R. Dennis Galloway, an assistant instructor in radio-television, oversaw each of the 38 broadcasts. He worked professionally in television production for more than 30 years, including directing major league baseball broadcasts and other team sports for 25 years.

“This is a tremendous opportunity in that in class we talk about theory and ethics, and here they get practical experience doing what they want to do for the profession,” Galloway said. “One great thing that happens with students is when it is time for them to leave and they apply for jobs or internships, they can say they have worked for ESPN3 productions. It’s a great benefit.”

White said classroom discussions include camera setups and angles, and reacting to different situations.

“The best way I have found to learn is to come to the game and work as many games as possible and get that real-world experience. I see what it takes now,” said White, who wants to pursue a job in freelance sports production.

McGlone is a graduate assistant pursuing a master’s degree in professional media and media management with a specialization in digital documentary production. He earned his bachelor’s degree in radio-television in December 2014. He estimates that by the time he leaves graduate school he will likely have worked 100 ESPN-affiliated shows. He also wants to pursue freelance jobs, with the ultimate goal of working for a network or the Golf Channel on golf broadcasts.

McGlone recalls the first broadcast without mentors from Niles Media Group assisting them. To prepare graphics for that night’s volleyball match, he would show up at 8 a.m. for a 7 p.m. first serve. For the game this particular evening, he arrived at about 2:30 p.m. and was comfortable in the preparation.

“Now, most likely, nothing is going to pop up that is going to ruin everything,” McGlone said.

Shane Gibbons, coordinator of video service for Intercollegiate Athletics, and Tom Hexamer, MCMA’s multimedia supervisor, oversee the broadcasts’ technical operations. Hexamer said the interest in students’ producing live events is nothing new, noting that in the late 1990s, students shot football games on tape for re-broadcast on the campus cable system. This, however, is much different.

“This is hands-on; it’s problem solving and it’s live. It’s not like tape where they can go back and correct their mistakes,” Hexamer said. “This teaches them how to react. The only enemy they have is the clock. It just keeps ticking and doesn’t wait for anybody.”

Gibbons, who graduated from SIU Carbondale in 2014 in radio-television, said broadcasts are improving with each one. ESPN and Niles Media Group personnel watch the broadcasts and ask about the students’ progress and potential, he said.

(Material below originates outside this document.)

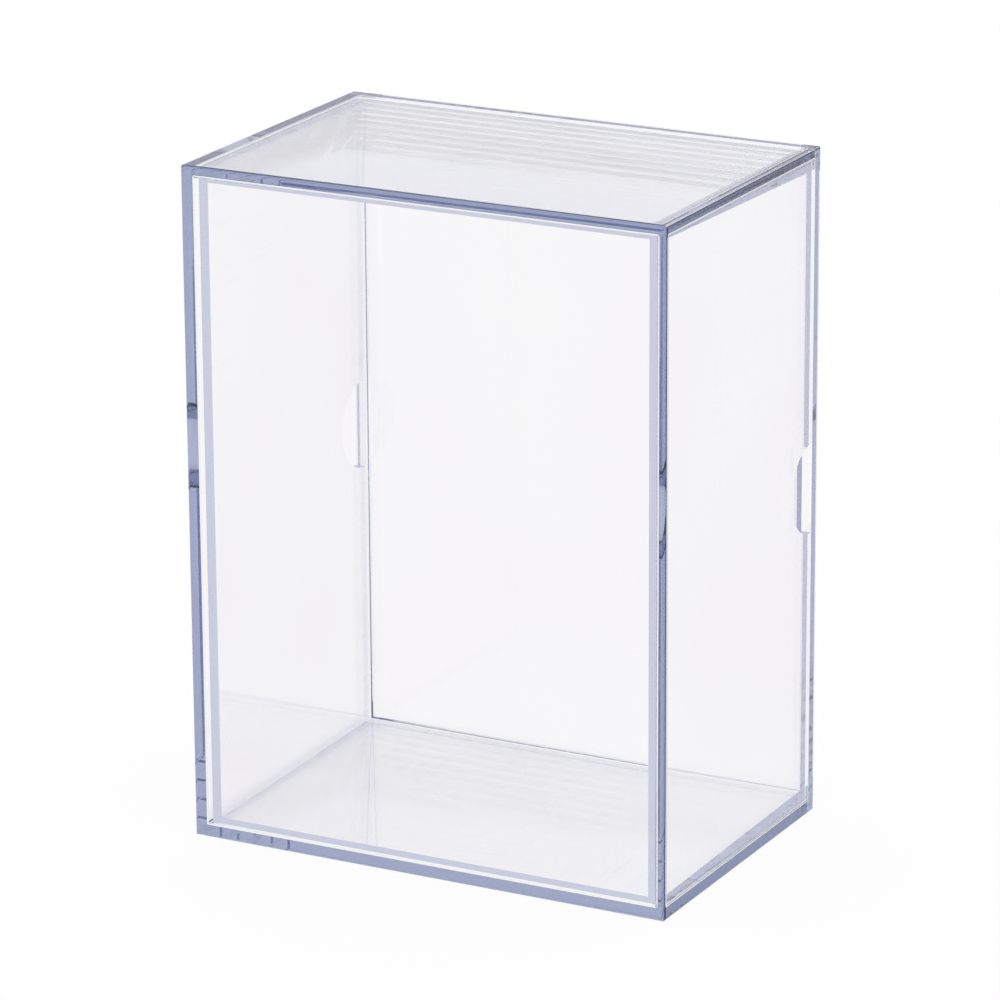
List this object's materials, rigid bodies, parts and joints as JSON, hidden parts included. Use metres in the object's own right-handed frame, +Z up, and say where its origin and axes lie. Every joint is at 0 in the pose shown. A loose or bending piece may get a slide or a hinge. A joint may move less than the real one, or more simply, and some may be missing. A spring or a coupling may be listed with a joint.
{
  "type": "trading card display case",
  "caption": "Clear slider case for trading cards: a shell open at the back, with thumb notches, and a flanged tray that slides out of it.",
  "frame": {"origin": "centre of the footprint, on the surface that the case stands on", "axes": "+Z up along the case's height, +X to the right seen from the front, +Y towards the back, the way the tray slides out"},
  "size_m": [0.073, 0.048, 0.0965],
  "materials": {
    "shell_plastic": "clear polystyrene, polished mould finish, faint blue tint",
    "tray_plastic": "clear polystyrene, polished mould finish, faint blue tint"
  },
  "bodies": {
    "shell": {"outer_shell": "shell_plastic"},
    "tray": {"inner_tray": "tray_plastic"}
  },
  "joints": [
    {"name": "tray_slide", "type": "slide", "parent": "shell", "child": "tray", "axis": [0, 1, 0], "range_m": [0, 0.05]}
  ]
}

“Our broadcasts have gotten better and better,” Gibbons said. “The stress level on the days of our broadcasts has definitely gone down. We have gotten a lot more comfortable with the trailer. In the beginning, it was all new to us and we were learning on the fly. Now that we have it down a bit it has been a lot of fun.”

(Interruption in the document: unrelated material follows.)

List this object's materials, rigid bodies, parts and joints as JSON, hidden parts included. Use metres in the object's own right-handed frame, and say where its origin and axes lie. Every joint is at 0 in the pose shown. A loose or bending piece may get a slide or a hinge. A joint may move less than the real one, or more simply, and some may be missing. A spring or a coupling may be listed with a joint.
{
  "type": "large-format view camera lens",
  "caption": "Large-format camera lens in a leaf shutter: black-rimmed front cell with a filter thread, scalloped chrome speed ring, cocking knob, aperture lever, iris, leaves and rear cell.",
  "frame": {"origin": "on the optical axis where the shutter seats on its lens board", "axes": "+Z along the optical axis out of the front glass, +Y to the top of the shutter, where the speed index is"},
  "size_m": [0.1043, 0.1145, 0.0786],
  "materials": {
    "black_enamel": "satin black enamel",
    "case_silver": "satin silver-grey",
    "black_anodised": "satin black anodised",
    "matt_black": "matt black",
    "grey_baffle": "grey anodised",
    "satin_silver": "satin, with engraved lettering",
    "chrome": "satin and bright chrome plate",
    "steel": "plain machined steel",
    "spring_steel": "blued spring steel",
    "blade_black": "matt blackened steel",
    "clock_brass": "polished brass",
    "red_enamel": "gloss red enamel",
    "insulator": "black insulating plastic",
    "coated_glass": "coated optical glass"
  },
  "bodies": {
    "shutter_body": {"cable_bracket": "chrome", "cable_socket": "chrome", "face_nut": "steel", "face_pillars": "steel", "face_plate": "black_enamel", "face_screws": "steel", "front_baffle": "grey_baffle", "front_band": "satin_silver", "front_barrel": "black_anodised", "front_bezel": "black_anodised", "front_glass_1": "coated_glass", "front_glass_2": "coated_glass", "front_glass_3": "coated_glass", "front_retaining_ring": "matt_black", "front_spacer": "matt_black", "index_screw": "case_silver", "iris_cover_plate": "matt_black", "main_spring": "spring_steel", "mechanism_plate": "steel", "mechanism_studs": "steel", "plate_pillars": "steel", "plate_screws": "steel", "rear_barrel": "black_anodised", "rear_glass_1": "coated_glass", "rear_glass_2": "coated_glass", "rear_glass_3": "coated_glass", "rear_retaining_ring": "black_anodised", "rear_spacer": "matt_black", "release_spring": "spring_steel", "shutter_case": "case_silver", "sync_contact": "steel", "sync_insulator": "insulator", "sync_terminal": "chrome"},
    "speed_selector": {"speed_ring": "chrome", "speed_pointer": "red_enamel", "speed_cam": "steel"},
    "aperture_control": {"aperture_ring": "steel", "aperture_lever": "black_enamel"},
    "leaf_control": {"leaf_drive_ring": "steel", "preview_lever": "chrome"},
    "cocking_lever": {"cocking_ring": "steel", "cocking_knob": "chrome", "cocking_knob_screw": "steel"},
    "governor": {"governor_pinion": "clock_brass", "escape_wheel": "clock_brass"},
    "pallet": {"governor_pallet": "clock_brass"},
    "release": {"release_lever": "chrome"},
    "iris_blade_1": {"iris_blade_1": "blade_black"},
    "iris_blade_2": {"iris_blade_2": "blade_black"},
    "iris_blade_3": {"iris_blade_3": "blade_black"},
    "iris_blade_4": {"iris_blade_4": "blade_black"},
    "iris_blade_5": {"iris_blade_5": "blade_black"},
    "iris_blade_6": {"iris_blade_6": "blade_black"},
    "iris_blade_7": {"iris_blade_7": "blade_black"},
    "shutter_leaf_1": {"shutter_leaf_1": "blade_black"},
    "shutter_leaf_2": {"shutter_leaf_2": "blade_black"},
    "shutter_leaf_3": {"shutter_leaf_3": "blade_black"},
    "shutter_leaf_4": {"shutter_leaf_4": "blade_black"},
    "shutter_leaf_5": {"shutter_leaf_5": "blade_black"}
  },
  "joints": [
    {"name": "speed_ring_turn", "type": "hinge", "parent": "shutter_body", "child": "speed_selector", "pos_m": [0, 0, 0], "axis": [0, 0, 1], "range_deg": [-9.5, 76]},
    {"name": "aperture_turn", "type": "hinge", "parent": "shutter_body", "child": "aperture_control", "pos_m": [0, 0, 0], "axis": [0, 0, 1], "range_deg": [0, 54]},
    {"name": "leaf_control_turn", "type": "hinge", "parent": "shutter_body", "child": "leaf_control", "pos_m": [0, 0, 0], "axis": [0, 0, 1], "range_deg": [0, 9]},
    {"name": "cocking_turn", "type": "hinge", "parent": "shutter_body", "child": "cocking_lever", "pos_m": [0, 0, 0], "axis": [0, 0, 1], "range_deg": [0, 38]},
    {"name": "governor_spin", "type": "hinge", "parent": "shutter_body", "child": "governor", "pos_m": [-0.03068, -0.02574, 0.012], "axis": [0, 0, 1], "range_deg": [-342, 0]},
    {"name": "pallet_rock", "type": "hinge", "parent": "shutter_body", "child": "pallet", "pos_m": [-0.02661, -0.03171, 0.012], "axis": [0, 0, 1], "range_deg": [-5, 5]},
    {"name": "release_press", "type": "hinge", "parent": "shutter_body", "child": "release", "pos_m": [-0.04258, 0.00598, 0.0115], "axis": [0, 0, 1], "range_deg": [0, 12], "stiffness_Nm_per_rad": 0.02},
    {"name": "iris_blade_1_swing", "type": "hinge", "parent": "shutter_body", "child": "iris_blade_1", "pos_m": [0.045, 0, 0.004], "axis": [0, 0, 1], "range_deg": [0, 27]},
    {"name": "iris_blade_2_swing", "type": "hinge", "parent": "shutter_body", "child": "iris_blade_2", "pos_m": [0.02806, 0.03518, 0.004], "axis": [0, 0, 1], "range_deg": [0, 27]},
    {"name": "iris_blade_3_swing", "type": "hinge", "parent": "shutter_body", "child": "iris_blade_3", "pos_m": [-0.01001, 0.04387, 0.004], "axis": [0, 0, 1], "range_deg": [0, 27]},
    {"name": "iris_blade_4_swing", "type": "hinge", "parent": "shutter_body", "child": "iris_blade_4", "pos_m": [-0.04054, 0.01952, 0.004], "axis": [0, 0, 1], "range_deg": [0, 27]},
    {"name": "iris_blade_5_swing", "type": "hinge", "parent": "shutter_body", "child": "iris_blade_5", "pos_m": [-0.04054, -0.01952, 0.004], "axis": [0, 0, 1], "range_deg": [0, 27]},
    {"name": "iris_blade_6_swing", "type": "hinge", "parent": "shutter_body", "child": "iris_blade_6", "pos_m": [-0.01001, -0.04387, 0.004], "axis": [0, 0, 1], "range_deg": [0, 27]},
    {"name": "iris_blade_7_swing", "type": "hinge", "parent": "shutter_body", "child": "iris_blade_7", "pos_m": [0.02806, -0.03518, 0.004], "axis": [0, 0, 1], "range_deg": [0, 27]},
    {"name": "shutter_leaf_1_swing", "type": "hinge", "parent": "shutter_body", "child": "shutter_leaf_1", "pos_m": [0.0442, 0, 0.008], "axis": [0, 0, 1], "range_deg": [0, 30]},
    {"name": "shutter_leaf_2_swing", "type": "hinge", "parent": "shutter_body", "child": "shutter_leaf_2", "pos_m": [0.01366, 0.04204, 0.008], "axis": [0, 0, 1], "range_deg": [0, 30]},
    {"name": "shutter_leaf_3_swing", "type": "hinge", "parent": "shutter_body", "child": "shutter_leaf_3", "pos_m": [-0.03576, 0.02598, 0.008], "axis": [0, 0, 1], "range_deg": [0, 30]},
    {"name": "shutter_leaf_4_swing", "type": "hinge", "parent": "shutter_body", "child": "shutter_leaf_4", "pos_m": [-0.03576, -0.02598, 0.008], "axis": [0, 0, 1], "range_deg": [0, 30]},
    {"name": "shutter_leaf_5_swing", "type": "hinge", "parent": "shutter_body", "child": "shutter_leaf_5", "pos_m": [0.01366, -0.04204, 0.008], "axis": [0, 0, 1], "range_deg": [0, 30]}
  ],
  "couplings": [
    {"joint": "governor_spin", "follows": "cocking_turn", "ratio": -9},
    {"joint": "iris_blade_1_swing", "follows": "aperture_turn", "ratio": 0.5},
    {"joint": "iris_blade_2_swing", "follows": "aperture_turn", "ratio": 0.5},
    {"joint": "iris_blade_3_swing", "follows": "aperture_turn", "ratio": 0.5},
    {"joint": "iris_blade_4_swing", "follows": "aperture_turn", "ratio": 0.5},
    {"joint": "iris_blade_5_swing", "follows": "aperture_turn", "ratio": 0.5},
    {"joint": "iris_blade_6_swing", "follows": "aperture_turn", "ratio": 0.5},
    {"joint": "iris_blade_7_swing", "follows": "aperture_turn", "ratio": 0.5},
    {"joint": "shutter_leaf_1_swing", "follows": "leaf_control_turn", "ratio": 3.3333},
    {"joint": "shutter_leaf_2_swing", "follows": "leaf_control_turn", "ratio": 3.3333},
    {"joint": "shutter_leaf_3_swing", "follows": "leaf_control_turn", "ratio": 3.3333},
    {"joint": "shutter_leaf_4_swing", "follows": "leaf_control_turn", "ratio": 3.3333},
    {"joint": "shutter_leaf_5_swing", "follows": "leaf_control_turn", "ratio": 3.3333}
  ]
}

The number of logins for men’s and women’s basketball games isn’t available from ESPN, but women’s volleyball averaged 2,500 logins per match, with a high of more than 9,000 for the Oct. 3 match against Missouri State.

“The ESPN3 agreement has been a fantastic educational opportunity for the institution and a national showcase for our student-athletes,” Athletics Director Tommy Bell said. “Academically, it provides a world-class, ‘laboratory-type’ experience for students interested in video and sports production. The equipment used to produce the broadcasts is the equivalent of what you’d find in a typical ESPN production facility. Students work alongside top-notch faculty and staff, allowing them to receive training they could not find elsewhere.

“The extensive reach of ESPN helps SIU Carbondale remain connected with its many alumni around the world. We are often told that our productions are the best in the Missouri Valley Conference, and that is a testament to our faculty and students who make the broadcast happen each and every event. This is a great success story of how to integrate the theoretical and the practical sides of the educational experience at SIU,” Bell said.

The students’ involvement with ESPN3 in a live sports television production environment gives them a “distinct advantage” when marketing their skills, Sprugel said.

“It is critical for students learning the sports television production business to receive hands-on, practical, real-life experience,” Sprugel said. “I am filled with pride that SIU is one of the few places in the country where students can learn this business on state-of-the-art industry equipment … and in a real-world application. It’s a win, win, win situation for the student, the university and the sports television production industry.”

Galloway said he emphasizes to students to watch other conference broadcasts to see what is out there.

“We are not comparing our shows to the Valley shows,” Galloway said. “We are comparing our shows to professional shows. We are setting the bar high.”